YOUR GOAL.
In the material below, the lines containing the word "scene" are required; copy each of them.

DATA LINES.
= = = =

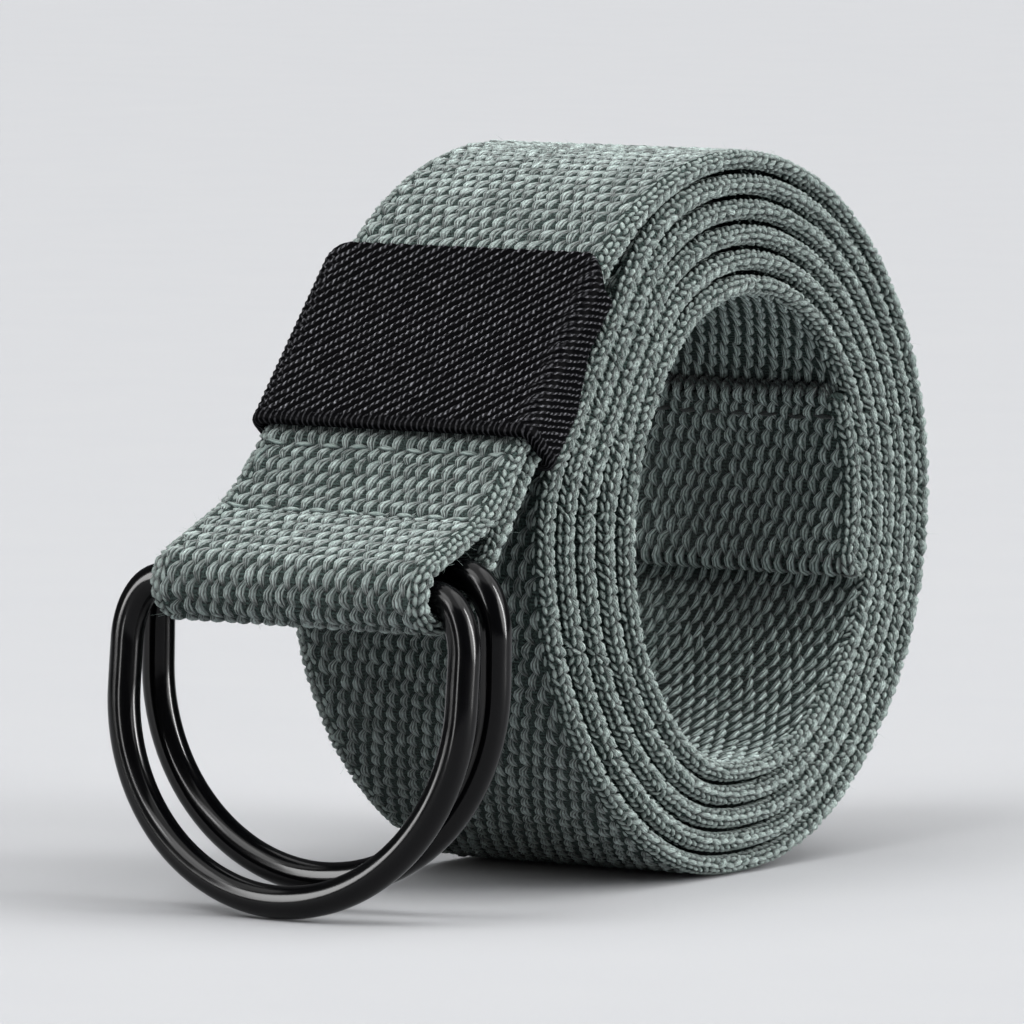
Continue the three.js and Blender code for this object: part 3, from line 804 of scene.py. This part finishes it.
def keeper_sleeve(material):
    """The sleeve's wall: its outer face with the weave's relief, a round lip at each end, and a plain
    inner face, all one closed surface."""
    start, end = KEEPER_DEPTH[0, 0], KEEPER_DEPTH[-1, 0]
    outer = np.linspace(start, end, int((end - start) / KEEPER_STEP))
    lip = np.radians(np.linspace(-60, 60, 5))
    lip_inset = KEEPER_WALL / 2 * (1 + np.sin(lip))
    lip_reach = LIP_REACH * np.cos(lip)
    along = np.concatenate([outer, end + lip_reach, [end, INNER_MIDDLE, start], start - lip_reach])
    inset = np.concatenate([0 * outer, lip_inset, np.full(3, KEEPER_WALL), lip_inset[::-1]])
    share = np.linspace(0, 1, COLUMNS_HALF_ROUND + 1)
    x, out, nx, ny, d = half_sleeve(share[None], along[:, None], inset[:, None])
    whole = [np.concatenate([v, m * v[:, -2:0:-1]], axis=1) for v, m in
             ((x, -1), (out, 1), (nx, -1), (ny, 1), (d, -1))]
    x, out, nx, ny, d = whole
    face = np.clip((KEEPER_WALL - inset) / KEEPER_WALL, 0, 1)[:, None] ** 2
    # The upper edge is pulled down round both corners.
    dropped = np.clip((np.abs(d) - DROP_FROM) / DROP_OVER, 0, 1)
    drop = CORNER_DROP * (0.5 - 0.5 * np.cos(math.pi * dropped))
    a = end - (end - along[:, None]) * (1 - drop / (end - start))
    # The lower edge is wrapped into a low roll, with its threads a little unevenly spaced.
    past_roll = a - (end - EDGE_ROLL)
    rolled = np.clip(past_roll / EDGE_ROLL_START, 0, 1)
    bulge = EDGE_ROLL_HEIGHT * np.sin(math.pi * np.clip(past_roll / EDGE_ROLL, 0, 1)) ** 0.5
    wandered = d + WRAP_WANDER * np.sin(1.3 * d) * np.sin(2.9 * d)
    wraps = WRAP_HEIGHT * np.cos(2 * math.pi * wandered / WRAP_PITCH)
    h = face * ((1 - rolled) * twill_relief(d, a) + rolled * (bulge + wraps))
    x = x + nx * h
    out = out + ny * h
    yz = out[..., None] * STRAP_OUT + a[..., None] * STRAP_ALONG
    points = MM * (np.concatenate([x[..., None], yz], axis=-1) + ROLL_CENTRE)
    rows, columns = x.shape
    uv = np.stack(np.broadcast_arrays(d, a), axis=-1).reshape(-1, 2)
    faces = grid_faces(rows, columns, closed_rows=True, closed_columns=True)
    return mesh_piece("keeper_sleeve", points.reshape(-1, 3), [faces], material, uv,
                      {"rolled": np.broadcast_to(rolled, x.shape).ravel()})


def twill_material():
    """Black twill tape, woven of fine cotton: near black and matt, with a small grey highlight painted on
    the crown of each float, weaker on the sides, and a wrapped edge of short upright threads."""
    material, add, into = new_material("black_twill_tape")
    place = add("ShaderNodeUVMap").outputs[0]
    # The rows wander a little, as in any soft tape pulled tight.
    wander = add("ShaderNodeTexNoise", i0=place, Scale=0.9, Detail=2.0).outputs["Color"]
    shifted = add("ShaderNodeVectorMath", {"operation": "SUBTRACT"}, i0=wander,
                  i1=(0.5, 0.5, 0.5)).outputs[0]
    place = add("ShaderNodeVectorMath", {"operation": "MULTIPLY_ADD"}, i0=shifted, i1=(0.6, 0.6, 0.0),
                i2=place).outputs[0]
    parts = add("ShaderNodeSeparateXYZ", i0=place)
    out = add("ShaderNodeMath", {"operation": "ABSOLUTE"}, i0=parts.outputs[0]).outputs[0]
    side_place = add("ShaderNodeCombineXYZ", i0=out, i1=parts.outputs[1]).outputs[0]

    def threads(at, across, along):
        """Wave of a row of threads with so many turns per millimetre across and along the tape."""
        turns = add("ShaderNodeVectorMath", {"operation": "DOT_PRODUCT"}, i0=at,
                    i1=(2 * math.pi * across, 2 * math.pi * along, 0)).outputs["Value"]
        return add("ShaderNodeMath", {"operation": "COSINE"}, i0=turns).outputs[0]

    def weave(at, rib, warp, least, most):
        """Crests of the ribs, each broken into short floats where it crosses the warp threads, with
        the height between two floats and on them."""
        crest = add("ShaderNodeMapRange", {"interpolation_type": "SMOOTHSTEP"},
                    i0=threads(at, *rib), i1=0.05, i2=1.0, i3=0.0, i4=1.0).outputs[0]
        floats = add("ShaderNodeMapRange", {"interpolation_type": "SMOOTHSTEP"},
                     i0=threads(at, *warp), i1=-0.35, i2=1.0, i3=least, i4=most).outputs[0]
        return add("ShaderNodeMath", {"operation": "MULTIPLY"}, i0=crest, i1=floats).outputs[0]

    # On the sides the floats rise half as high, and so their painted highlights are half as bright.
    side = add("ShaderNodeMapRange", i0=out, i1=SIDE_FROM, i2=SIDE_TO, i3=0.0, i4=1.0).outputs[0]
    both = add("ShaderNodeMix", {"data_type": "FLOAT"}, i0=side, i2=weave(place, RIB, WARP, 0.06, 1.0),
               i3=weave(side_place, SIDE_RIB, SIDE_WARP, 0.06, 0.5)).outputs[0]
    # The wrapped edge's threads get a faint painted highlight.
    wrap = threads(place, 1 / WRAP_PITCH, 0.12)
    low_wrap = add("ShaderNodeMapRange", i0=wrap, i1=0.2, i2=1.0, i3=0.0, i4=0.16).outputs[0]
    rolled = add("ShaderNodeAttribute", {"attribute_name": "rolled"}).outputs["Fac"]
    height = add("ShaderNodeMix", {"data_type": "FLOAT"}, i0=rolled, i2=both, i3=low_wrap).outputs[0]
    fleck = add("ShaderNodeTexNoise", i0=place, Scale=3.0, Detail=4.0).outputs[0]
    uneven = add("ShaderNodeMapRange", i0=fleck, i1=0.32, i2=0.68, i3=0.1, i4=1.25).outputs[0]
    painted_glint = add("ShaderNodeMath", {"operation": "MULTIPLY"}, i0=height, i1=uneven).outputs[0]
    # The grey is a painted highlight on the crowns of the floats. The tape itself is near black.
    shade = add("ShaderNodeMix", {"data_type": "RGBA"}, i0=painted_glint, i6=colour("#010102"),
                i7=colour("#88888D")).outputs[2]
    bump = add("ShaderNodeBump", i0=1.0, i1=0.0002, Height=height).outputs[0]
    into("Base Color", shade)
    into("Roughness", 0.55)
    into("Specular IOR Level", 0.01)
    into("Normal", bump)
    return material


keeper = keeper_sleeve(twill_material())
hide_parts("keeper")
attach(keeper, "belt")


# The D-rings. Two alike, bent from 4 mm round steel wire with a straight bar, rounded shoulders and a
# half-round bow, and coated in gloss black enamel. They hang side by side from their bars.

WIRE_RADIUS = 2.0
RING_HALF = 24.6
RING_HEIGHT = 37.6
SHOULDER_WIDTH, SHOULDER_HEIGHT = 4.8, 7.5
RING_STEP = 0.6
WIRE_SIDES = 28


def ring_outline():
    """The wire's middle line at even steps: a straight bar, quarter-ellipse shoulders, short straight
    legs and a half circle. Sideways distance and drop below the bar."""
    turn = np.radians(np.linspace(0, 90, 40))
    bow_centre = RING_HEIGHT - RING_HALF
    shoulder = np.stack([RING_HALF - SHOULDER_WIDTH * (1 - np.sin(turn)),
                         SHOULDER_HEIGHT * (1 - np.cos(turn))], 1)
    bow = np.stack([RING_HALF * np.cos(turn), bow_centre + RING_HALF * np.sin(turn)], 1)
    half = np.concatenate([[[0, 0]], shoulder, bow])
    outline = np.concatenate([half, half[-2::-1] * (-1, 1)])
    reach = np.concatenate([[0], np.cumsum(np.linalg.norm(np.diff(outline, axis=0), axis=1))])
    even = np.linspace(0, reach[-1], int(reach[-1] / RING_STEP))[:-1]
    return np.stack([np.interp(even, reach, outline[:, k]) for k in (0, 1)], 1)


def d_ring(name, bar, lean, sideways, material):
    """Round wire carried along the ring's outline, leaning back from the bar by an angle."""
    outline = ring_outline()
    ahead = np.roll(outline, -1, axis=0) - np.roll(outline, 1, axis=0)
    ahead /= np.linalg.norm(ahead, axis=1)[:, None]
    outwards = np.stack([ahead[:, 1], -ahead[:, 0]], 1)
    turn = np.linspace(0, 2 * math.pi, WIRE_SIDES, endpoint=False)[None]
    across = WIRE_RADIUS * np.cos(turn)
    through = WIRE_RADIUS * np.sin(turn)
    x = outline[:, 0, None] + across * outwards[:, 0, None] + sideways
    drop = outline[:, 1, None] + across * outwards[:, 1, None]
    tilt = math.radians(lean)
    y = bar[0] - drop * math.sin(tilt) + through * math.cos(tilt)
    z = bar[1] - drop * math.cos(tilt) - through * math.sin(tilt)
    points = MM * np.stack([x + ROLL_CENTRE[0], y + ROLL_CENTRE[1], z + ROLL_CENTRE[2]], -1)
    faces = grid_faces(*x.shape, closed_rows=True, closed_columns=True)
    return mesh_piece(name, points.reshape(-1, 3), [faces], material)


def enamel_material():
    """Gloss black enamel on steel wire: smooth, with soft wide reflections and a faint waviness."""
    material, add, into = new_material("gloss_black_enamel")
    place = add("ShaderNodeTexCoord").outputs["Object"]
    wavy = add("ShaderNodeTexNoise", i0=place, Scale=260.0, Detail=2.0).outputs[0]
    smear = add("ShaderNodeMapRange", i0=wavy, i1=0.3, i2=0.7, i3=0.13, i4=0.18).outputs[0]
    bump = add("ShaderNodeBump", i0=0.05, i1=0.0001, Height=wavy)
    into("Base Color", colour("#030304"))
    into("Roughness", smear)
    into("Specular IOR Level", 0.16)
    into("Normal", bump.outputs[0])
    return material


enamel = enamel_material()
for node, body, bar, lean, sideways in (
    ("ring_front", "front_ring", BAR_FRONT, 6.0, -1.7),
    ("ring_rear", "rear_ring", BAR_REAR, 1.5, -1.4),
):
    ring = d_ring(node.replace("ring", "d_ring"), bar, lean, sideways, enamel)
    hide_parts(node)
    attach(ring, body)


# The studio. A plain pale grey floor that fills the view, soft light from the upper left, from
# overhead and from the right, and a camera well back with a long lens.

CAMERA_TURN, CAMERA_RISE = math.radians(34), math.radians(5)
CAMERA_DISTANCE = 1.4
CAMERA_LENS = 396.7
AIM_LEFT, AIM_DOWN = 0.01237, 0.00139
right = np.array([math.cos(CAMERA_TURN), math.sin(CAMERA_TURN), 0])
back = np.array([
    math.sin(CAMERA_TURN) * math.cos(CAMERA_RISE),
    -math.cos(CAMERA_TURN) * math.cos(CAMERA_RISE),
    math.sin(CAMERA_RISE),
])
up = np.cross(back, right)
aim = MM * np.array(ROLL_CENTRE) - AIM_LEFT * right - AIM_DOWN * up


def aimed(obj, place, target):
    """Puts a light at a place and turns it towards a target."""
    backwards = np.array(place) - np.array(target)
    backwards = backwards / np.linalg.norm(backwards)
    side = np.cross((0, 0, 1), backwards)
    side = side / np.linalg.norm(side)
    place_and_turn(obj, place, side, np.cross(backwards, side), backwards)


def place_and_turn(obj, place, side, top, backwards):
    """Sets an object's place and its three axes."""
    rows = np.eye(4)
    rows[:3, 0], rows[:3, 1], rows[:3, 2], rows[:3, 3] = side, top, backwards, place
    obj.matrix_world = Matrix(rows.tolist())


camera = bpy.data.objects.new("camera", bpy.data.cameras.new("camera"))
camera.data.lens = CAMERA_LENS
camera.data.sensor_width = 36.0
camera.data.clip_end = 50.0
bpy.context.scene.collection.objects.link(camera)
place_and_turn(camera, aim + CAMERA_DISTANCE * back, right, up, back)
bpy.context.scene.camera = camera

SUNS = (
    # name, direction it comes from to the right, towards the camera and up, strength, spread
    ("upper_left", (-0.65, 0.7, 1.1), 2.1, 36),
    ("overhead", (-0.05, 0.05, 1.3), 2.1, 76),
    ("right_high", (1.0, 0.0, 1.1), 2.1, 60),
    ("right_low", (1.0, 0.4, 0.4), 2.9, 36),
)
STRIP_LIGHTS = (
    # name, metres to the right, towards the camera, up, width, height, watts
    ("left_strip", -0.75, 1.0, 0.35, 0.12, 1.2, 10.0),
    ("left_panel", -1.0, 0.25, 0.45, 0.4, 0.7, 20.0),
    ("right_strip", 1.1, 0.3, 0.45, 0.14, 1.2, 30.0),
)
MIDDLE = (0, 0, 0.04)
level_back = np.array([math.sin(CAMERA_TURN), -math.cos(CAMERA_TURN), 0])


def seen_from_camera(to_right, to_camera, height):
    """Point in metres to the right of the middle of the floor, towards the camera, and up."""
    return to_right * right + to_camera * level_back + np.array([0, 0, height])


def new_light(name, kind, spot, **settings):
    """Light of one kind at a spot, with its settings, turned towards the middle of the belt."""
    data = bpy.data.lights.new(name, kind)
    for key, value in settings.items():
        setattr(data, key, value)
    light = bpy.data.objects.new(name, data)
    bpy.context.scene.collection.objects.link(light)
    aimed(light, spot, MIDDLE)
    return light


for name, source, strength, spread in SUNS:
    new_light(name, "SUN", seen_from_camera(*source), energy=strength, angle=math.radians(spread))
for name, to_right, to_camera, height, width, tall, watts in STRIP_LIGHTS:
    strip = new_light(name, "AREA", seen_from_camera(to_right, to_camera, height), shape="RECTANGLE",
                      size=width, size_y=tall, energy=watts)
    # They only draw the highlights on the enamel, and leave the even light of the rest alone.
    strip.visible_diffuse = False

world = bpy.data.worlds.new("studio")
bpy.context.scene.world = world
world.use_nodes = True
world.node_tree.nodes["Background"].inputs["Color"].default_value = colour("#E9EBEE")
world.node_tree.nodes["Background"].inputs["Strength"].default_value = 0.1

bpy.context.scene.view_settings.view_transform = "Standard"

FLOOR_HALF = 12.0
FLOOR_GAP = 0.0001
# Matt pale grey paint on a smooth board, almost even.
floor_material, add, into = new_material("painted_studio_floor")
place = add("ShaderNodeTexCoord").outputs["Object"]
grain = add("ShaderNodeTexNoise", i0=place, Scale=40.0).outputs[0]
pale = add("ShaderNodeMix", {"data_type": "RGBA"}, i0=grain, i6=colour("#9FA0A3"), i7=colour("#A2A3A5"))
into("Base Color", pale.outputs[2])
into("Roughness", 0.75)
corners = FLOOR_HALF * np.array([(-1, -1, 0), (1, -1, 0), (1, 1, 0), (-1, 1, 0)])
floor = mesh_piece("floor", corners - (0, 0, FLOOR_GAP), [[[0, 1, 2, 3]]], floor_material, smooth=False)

= = = =

RESULT OF THIS TASK.
Continue the three.js and Blender code for this object: part 3, from line 804 of scene.py. This part finishes it.
bpy.context.scene.collection.objects.link(camera)
bpy.context.scene.camera = camera
    bpy.context.scene.collection.objects.link(light)
bpy.context.scene.world = world
bpy.context.scene.view_settings.view_transform = "Standard"